* _Provided material_
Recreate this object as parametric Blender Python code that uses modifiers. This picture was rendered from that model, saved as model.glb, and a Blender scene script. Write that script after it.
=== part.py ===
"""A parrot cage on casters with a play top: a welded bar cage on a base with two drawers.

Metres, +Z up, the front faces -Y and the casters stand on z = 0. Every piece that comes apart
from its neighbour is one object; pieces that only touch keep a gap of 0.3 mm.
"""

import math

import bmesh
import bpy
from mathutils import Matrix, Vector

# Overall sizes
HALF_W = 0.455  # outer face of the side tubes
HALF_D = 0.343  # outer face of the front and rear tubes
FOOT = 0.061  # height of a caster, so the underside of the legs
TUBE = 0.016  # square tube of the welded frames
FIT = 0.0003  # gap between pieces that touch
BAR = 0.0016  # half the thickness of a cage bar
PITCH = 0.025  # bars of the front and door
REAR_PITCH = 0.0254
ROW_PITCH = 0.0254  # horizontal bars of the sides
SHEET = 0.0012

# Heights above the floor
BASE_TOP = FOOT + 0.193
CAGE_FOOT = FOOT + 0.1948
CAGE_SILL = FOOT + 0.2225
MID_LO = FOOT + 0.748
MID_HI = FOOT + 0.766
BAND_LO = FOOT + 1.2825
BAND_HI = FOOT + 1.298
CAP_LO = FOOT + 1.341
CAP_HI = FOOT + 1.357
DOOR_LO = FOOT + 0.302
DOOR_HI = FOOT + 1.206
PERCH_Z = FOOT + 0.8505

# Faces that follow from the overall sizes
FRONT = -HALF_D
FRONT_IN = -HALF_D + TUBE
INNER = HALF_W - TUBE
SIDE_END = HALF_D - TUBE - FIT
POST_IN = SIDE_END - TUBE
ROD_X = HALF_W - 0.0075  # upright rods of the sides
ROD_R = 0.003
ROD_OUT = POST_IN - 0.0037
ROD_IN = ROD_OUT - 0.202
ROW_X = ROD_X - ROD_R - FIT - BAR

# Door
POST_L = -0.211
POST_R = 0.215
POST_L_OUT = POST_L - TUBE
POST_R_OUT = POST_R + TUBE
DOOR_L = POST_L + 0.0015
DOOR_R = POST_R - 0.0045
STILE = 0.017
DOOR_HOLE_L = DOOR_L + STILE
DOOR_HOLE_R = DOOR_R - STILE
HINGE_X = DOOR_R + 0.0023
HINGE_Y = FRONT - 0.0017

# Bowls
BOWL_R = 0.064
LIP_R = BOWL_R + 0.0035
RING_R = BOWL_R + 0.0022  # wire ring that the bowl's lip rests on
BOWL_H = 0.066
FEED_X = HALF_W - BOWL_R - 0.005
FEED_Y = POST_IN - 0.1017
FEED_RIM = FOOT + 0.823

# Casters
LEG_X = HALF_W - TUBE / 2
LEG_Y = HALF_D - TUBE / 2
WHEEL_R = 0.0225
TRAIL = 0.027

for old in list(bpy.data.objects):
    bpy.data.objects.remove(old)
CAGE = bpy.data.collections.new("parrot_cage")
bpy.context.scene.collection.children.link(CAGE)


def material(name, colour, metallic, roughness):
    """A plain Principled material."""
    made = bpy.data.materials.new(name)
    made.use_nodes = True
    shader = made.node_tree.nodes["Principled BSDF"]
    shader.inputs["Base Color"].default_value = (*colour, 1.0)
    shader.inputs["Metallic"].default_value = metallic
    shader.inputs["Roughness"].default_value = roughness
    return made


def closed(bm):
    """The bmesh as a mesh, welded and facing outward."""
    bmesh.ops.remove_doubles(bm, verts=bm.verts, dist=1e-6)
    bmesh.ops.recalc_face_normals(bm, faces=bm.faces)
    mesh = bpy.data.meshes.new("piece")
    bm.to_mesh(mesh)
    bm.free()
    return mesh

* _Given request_
Copy out the data shown above without altering anything.

* _Answer in full_
Recreate this object as parametric Blender Python code that uses modifiers. This picture was rendered from that model, saved as model.glb, and a Blender scene script. Write that script after it.
=== part.py ===
"""A parrot cage on casters with a play top: a welded bar cage on a base with two drawers.

Metres, +Z up, the front faces -Y and the casters stand on z = 0. Every piece that comes apart
from its neighbour is one object; pieces that only touch keep a gap of 0.3 mm.
"""

import math

import bmesh
import bpy
from mathutils import Matrix, Vector

# Overall sizes
HALF_W = 0.455  # outer face of the side tubes
HALF_D = 0.343  # outer face of the front and rear tubes
FOOT = 0.061  # height of a caster, so the underside of the legs
TUBE = 0.016  # square tube of the welded frames
FIT = 0.0003  # gap between pieces that touch
BAR = 0.0016  # half the thickness of a cage bar
PITCH = 0.025  # bars of the front and door
REAR_PITCH = 0.0254
ROW_PITCH = 0.0254  # horizontal bars of the sides
SHEET = 0.0012

# Heights above the floor
BASE_TOP = FOOT + 0.193
CAGE_FOOT = FOOT + 0.1948
CAGE_SILL = FOOT + 0.2225
MID_LO = FOOT + 0.748
MID_HI = FOOT + 0.766
BAND_LO = FOOT + 1.2825
BAND_HI = FOOT + 1.298
CAP_LO = FOOT + 1.341
CAP_HI = FOOT + 1.357
DOOR_LO = FOOT + 0.302
DOOR_HI = FOOT + 1.206
PERCH_Z = FOOT + 0.8505

# Faces that follow from the overall sizes
FRONT = -HALF_D
FRONT_IN = -HALF_D + TUBE
INNER = HALF_W - TUBE
SIDE_END = HALF_D - TUBE - FIT
POST_IN = SIDE_END - TUBE
ROD_X = HALF_W - 0.0075  # upright rods of the sides
ROD_R = 0.003
ROD_OUT = POST_IN - 0.0037
ROD_IN = ROD_OUT - 0.202
ROW_X = ROD_X - ROD_R - FIT - BAR

# Door
POST_L = -0.211
POST_R = 0.215
POST_L_OUT = POST_L - TUBE
POST_R_OUT = POST_R + TUBE
DOOR_L = POST_L + 0.0015
DOOR_R = POST_R - 0.0045
STILE = 0.017
DOOR_HOLE_L = DOOR_L + STILE
DOOR_HOLE_R = DOOR_R - STILE
HINGE_X = DOOR_R + 0.0023
HINGE_Y = FRONT - 0.0017

# Bowls
BOWL_R = 0.064
LIP_R = BOWL_R + 0.0035
RING_R = BOWL_R + 0.0022  # wire ring that the bowl's lip rests on
BOWL_H = 0.066
FEED_X = HALF_W - BOWL_R - 0.005
FEED_Y = POST_IN - 0.1017
FEED_RIM = FOOT + 0.823

# Casters
LEG_X = HALF_W - TUBE / 2
LEG_Y = HALF_D - TUBE / 2
WHEEL_R = 0.0225
TRAIL = 0.027

for old in list(bpy.data.objects):
    bpy.data.objects.remove(old)
CAGE = bpy.data.collections.new("parrot_cage")
bpy.context.scene.collection.children.link(CAGE)


def material(name, colour, metallic, roughness):
    """A plain Principled material."""
    made = bpy.data.materials.new(name)
    made.use_nodes = True
    shader = made.node_tree.nodes["Principled BSDF"]
    shader.inputs["Base Color"].default_value = (*colour, 1.0)
    shader.inputs["Metallic"].default_value = metallic
    shader.inputs["Roughness"].default_value = roughness
    return made


def closed(bm):
    """The bmesh as a mesh, welded and facing outward."""
    bmesh.ops.remove_doubles(bm, verts=bm.verts, dist=1e-6)
    bmesh.ops.recalc_face_normals(bm, faces=bm.faces)
    mesh = bpy.data.meshes.new("piece")
    bm.to_mesh(mesh)
    bm.free()
    return mesh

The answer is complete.